The above decks are all on my radar at the moment for stuff that isn’t quite Tier 1. I’ll likely need to iron out some kinks over the next few weeks to get them in fighting shape, but they’re all powerful and proactive. There are a few cards in these lists that are on my list of potential bans, such as Smuggler’s Copter and Treasure Cruise, but the majority of these cards (and decks) are safe. If you want to pick them up, I guarantee you’ll have some fun and won’t get too nervous come Monday.
In the coming weeks, I expect very few, if any, changes to the Pioneer Banned List. I think they’ve firmly decided to let things lie for a little while, but there are also Pioneer PTQs all week which should give them some valuable data. At the moment, Mono-Black Aggro and variations on Field of the Dead are dominant, but how much so? And can we find a way to beat them without joining them? And what about Nykthos, Shrine to Nyx? Is it still in danger of getting the axe?
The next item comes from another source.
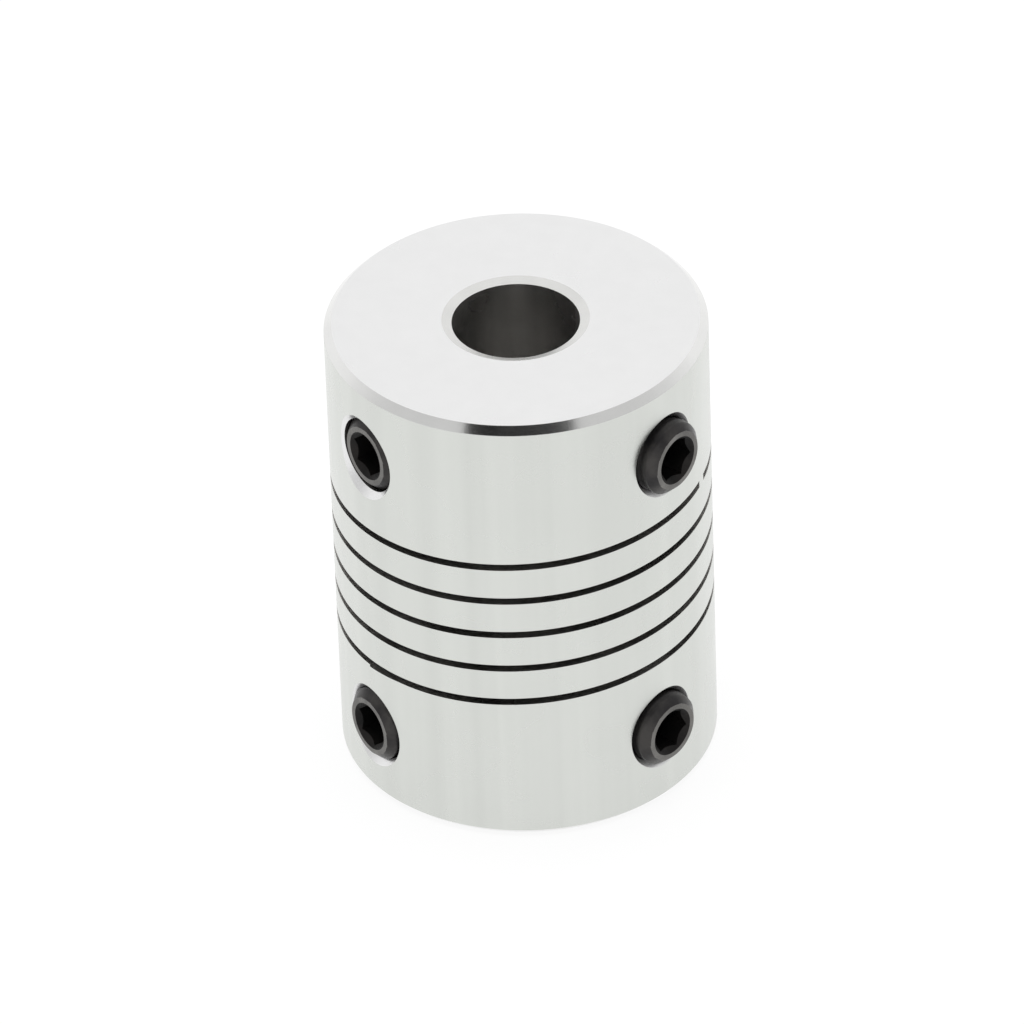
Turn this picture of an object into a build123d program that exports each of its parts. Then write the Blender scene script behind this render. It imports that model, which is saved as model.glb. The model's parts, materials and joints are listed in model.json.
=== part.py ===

There are a lot of questions left to be answered when it comes to Pioneer. Just last weekend I was sure that Mono-Green Devotion was the best deck and certainly going to have something banned out of it. But now, I don’t think even think it’s Tier 1. That’s just how metagames develop and powerful decks suppress others. That isn’t to say that Mono-Black Aggro and Field of the Dead are oppressive in general, but that my Mono-Green Devotion deck doesn’t quite have the right answers to beat them.